3D Insights to Nanoscale Systems
Assistant Prof. Tamar Segal-Peretz
The Grand Technion Energy Program is delighted to welcome Assistant Prof. Tamar Segal-Peretz, new faculty member at the Department of Chemical Engineering. Her research includes polymer-based functional nanostructures, ranging from self-assembly of polymers to growth of inorganic materials inside polymers. In addition, she utilizes advanced three-dimensional characterization using transmission electron microscopy (TEM) tomography to decipher the 3D structure of various nanoscale systems.
Assistant Prof. Segal-Peretz’s focus is on understanding and developing new materials and processes to enable the fabrication of the future’s optical and semiconductor devices as well as separation membranes for purification and water treatment processes.
“Many energy related systems such as renewable energy production and storage devices are based on three dimensional functional nanostructures.

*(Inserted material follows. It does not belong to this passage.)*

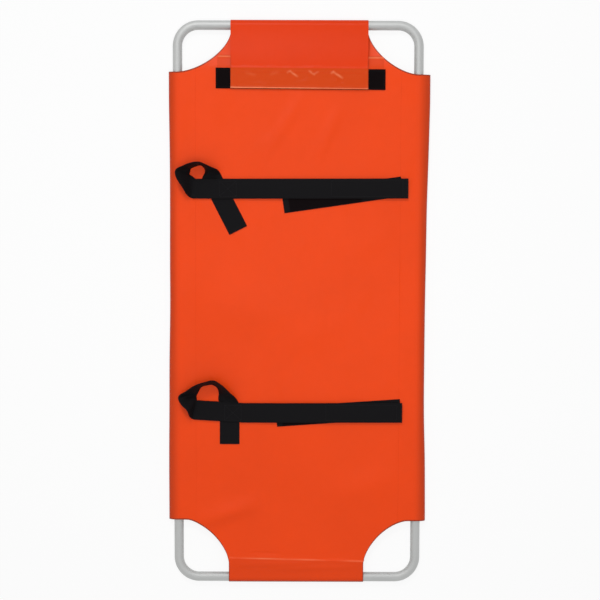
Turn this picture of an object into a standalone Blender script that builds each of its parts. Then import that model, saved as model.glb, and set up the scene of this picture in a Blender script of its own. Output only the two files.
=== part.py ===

By revealing the structure-function correlation of these nanostructures, we can create the knowledge foundation for designing and fabricating improved devices.” says Tamar.
The use of block copolymers enables fabrication of highly ordered nanostructures with small dimensions. We investigate how to create new structures by combining block copolymer self-assembly with inorganic materials and how to utilize these structures in water and energy devices. To succeed in this challenge, we must have a thorough understanding of the processes occurring deep in the layers. “Most of the tools currently available only examine the surface of the material, thus missing important information that is below the surface,” says Assistant Prof. Segal-Peretz. “3D mapping of structures using transmission electron microscopy (TEM tomography) is essential for understanding nanoscale processes such as self-assembly and would enhance our ability to fabricate desired functional nanostructures.”
“I am fascinated by our ability as scientists to connect nanoscale phenomena to the macroscopic behavior of renewable energy devices and I enjoy solving these types of problems,” says Tamar. “I feel confident that with the research conducted in GTEP, both in my lab and across the Technion, we will be able to develop better technologies for clean environment.”
Assistant Prof. Tamar Segal-Peretz completed all of her degrees at the Technion – after an undergraduate degree in Biochemical Engineering at the Department of Chemical Engineering, she completed her doctorate on polymer-based solar cells at the Technion’s Multidisciplinary Program for Nanoscience and Nanotechnology, under the supervision of Prof. Gitti L. Frey from the Materials Science and Engineering Department. Tamar returns to the Technion after a postdoctoral fellowship at Argonne National Laboratory and at the University of Chicago.